Я хотела ответить его же стихами: «Зачем мы перешли на „ты“?», но его товарищеский тон не располагал к таким шуткам. «Хорошо, - согласилась я, - давай будем на „ты“, но моё „ты“ всегда будет стремиться к „вы“...»

         Возрастная дистанция, возникшая в юности, обычно сохраняется годами. Я всегда знала: Булат не только старше - мудрее, смелее, свободнее меня. Его мнение много для меня значило, но, чувствуя границу дозволенного, я старалась не злоупотреблять нашим старым знакомством. Подарив ему свою книгу, не выспрашивала, что он о ней думает, не заводила разговора вроде бы о другом, но в свою пользу. Стыдно было при нем холить и лелеять своё «я». Как-то раз он сказал мне безотносительно к конкретному случаю: «Книгу с автографом следует дарить только тому, кто об этом попросит». Я запомнила это.

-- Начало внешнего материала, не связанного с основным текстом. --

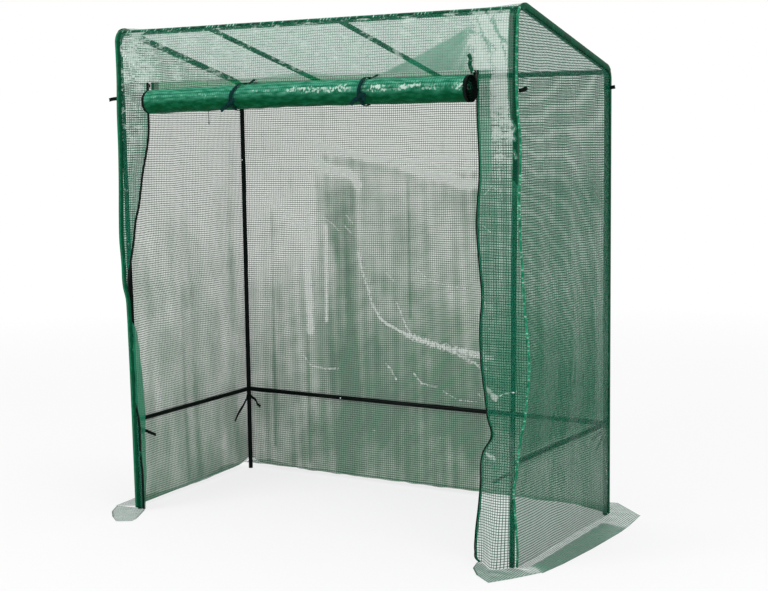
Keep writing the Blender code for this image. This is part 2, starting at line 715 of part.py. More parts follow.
def build_corner_tabs():
    """Short tapes sewn into the upright corner seams, which stick out beside each post."""
    tabs = {
        "front_left": (LEFT, True, 1.428, 0.044),
        "front_right": (RIGHT, True, 1.406, 0.034),
        "rear_left": (LEFT, False, 1.437, 0.022),
        "rear_right": (RIGHT, False, 1.437, 0.022),
    }
    for where, (side, front, height, length) in tabs.items():
        stand = corner_film(side, height) if front else SIDE_FILM
        start = Vector((side * (stand + FILM / 2 + 0.0015), post_axis(side, front, height).y, height))
        end = start + Vector((side * length, 0, 0.002))
        name = f"corner_tab_{where}"
        tab = place(name, strap_mesh(name, start, end, TAPE_WIDTH, TAPE, (0, 0, 1)), TAPE_BLACK)
        rounding = tab.modifiers.new("rounding", "BEVEL")
        rounding.width = 0.0004
        rounding.segments = 1


def build_inner_ties():
    """The cover's inner ties hold it to the posts under the ring. Their ends hang loose."""
    tails = {
        "rear_left": ((0.040, -0.004, -0.046), (0.004, -0.052, -0.058)),
        "rear_right": ((-0.034, -0.010, -0.030), (-0.006, -0.040, -0.050)),
        "front_left": ((0.006, 0.058, -0.036), (0.010, 0.020, -0.058)),
        "front_right": ((-0.068, 0.004, -0.044), (-0.006, 0.030, -0.062)),
    }
    for where, ends in tails.items():
        front, side = where.startswith("front"), LEFT if where.endswith("left") else RIGHT
        low = post_axis(side, front, RING_HEIGHT - 0.030)
        high = post_axis(side, front, RING_HEIGHT)
        inner = TUBE_RADIUS + GAP
        loop = ring_mesh("loop", inner, TAPE, 0.010, low, high - low)
        tie = place(f"inner_tie_{where}", loop, TAPE_BLACK)
        for number, tip in enumerate(ends, 1):
            away = Vector((tip[0], tip[1], 0)).normalized()
            start = low + away * (inner + TAPE / 2)
            across = (-away.y, away.x, 0)
            join(tie, strap_mesh("tail", start, start + Vector(tip), 0.006, TAPE, across), f"tail_{number}")


# The string's route, down from the door's seam on the inner side
STRING_ROUTE = (
    (-0.3680, -0.3500, 1.4750),
    (-0.3684, -0.3478, 1.4500),
    (-0.3690, -0.3466, 1.4200),
    (-0.3688, -0.3462, 1.3900),
    (-0.3693, -0.3460, 1.3600),
    (-0.3686, -0.3458, 1.3340),
)
STRING_DIAMETER = 0.0014


def build_string():
    curve = bpy.data.curves.new("loose_string", "CURVE")
    curve.dimensions = "3D"
    curve.bevel_depth = STRING_DIAMETER / 2
    curve.bevel_resolution = 2
    curve.use_fill_caps = True
    spline = curve.splines.new("POLY")
    steps = 24
    heights = [p[2] for p in STRING_ROUTE]
    spline.points.add(steps - 1)
    for i, point in enumerate(spline.points):
        height = blend(heights[0], heights[-1], i / (steps - 1))
        x = through([(p[2], p[0]) for p in STRING_ROUTE], height)
        y = through([(p[2], p[1]) for p in STRING_ROUTE], height)
        point.co = (x, y, height, 1)
    string = bpy.data.objects.new("loose_string", curve)
    GREENHOUSE.objects.link(string)
    curve.materials.append(TAPE_BLACK)


build_posts()
build_beams()
build_ring()
build_snap_buttons()
build_cover()
build_skirts()
build_door_roll()
film_panel("door_curtain", curtain_shape, 12, 3, ROLL_GREEN)
build_door_ties()
build_zip_sliders()
build_corner_tabs()
build_inner_ties()
build_string()
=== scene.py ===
import math

import bmesh
import bpy
import numpy as np
from mathutils import Matrix, Vector


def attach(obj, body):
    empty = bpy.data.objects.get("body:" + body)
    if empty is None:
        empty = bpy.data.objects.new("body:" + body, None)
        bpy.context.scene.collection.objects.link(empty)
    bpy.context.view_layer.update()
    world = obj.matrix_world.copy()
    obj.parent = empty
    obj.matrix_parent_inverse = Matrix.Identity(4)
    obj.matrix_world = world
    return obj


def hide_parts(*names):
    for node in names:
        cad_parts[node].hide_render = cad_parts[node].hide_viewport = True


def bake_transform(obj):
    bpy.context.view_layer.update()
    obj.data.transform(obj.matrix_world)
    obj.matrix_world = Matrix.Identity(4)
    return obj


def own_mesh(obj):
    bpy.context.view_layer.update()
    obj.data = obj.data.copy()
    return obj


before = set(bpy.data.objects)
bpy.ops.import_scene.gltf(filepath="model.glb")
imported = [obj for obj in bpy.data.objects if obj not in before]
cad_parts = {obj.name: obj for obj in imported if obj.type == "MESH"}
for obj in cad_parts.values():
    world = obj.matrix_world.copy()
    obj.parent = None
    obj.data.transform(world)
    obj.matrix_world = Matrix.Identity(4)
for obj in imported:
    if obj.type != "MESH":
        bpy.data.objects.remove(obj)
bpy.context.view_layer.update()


# The camera stands in front of the greenhouse and to its right, at chest height, and looks a
# little down on it. Its lens is a short telephoto, so that the upright tubes stay upright.
CAMERA_PLACE, CAMERA_LENS = (2.543, -4.101, 1.297), 66.94
YAW, PITCH, LEAN = (math.radians(angle) for angle in (-30.95, 6.47, -0.78))


def placed(name, data):
    """A new object in the scene, at the origin and unturned."""
    made = bpy.data.objects.new(name, data)
    bpy.context.collection.objects.link(made)
    return made


forward = Vector((math.sin(YAW) * math.cos(PITCH), math.cos(YAW) * math.cos(PITCH), -math.sin(PITCH)))
level = forward.cross(Vector((0, 0, 1))).normalized()
plumb = level.cross(forward)
camera_right = math.cos(LEAN) * level + math.sin(LEAN) * plumb
camera_up = -math.sin(LEAN) * level + math.cos(LEAN) * plumb
camera = placed("camera", bpy.data.cameras.new("camera"))
camera.data.sensor_width = 36
camera.data.lens = CAMERA_LENS
turn = Matrix((camera_right, camera_up, -forward)).transposed().to_4x4()
camera.matrix_world = Matrix.Translation(CAMERA_PLACE) @ turn
bpy.context.scene.camera = camera


# A loose thread hangs from the door's seam on the inner side, left over where the seam was
# finished. It is twisted black polyester, sewn in at its top and knotted at its lower end.
STRING_ROUTE = (
    (-0.3680, -0.3500, 1.4750),
    (-0.3684, -0.3478, 1.4500),
    (-0.3690, -0.3466, 1.4200),
    (-0.3688, -0.3462, 1.3900),
    (-0.3693, -0.3460, 1.3600),
    (-0.3686, -0.3458, 1.3340),
)
STRING_DIAMETER = 0.0018
KNOT_HEIGHT = 1.340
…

В эпоху затянувшегося пролеткульта он незаметно, мимоходом учил меня, и не одну меня, аристократизму.

        Так и не осмелилась спросить его: «Веришь ли ты в Бога?». Из отдельных строк, из ответов на записки, в изобилии приходившие во время его выступлений, следует, что  человек он неверующий, во всяком случае, не принадлежащий к определенной конфессии. Но – парадокс – поэзия его религиозна. У кого еще из «шестидесятников» такой прорыв к высшему, такая внутренняя способность к молитвенному состоянию души?..

        

         В ритуальном зале мюнхенского Северного кладбища я слушала «Прощание с новогодней елкой», заказанное Владимиром Войновичем для его Ирины, и думала, что песни Булата стали своего рода религией для нашего поколения.